Ante estas bochornosas realidades, ciertamente los peligros
aumentan y el desconsuelo se acrecienta. Habría que ver la
manera de buscar un mundo más seguro para todos, que nada
tiene que ver con las armas, sino todo lo contrario, con el
desarme de todos los países y una mayor conciencia de
hermanamiento del ser humano. Al fin y al cabo, la paz es
una sensación de justicia que se protege con la razón y no
con la locura de una contienda, en la que todos perdemos,
cuando menos serenidad. El día que las personas se
conviertan en ciudadanos de paz, habremos conseguido el
mayor de los avances, ser dueños de nosotros mismos.
Recordamos aquí las palabras de Martín Luther King: “Tenemos
que aprender a vivir juntos como hermanos o morir
estúpidamente”. Obviamente, un mundo que es incapaz de
fraternizarse, más pronto que tarde, multiplica los odios y
las venganzas a un ritmo tan cruel como vertiginoso.
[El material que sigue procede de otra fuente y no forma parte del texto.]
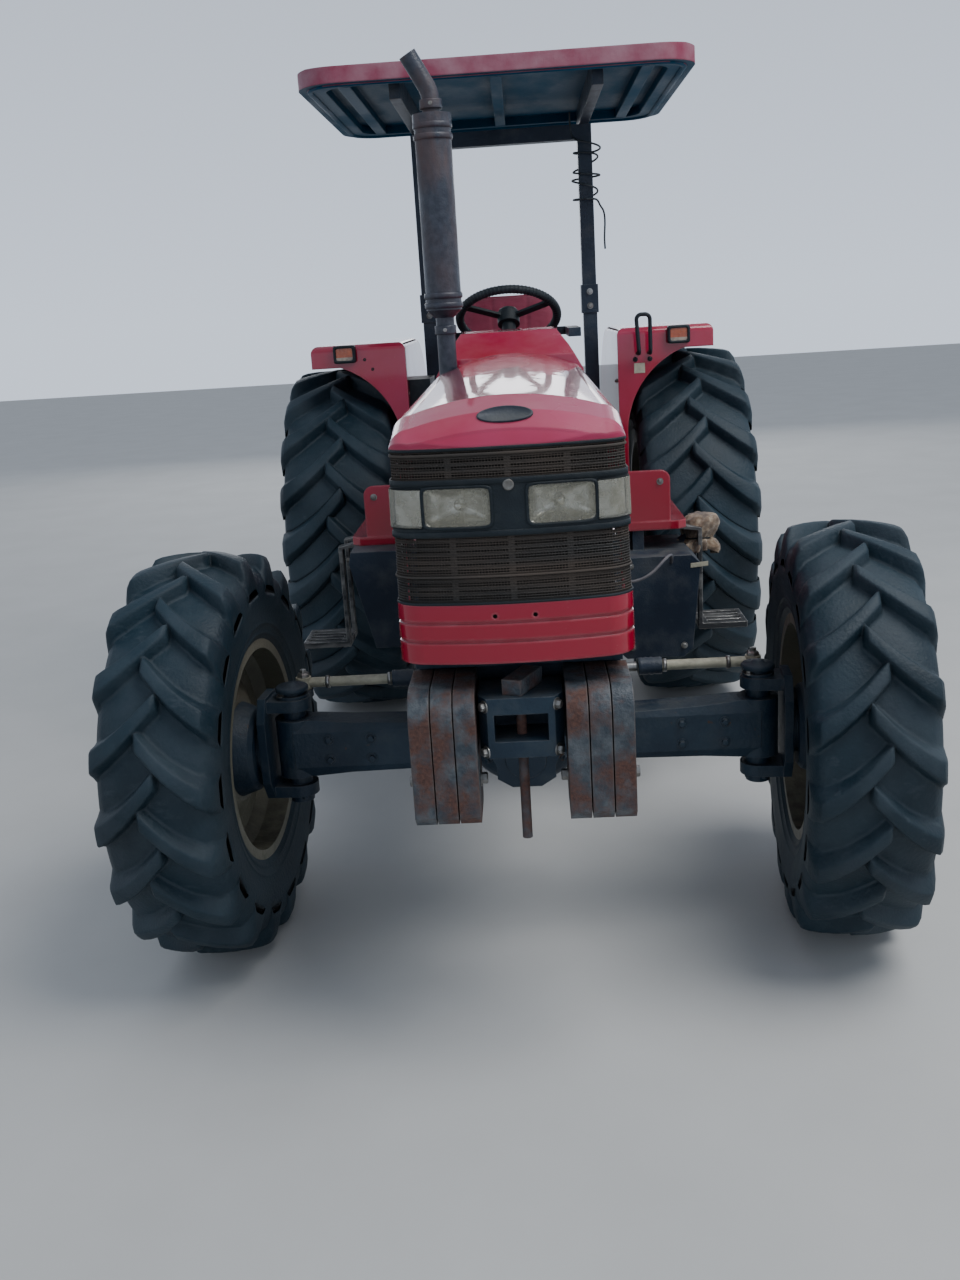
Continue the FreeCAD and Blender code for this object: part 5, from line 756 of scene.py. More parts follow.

La historia nos evoca hechos dramáticos, que pudieron
evitarse a poco que hubiésemos recapacitados –como ya dije-
sobre sus causas y efectos desencadenantes del conflicto,
esta es la lección que debemos extraer del pasado. Sabemos,
por consiguiente, que las divisiones entre países, que la
barbarie contra las personas, que la imposición de
ideologías, que el rearme sin límites ni concierto, que el
incumplimiento de los tratados internacionales o cualquier
otra regla de conducta internacional infringida, no pueden
llevarnos más que a nuestra propia destrucción. La
irracionalidad no puede ganarnos la batalla. Todas las
naciones del mundo tienen que llegar al acuerdo de un nivel
mínimo de armamento. El día que tengamos estima por el
prójimo, que aprendamos a aceptarnos unos a otros, que
tomemos un estilo de vida racional y solidaria, no harán
falta otras armaduras, que la defensa mediante un diálogo
incluyente que nos configure como ciudadanos del mundo,
donde la enemistad sea agua pasada que no mueve molino y la
amistad agua viva que nos aglutina. Disgregado el tejido
moral que nos une, como familia o sociedad, hay que temer
cualquier cosa. El caos ocupa nuestras vidas.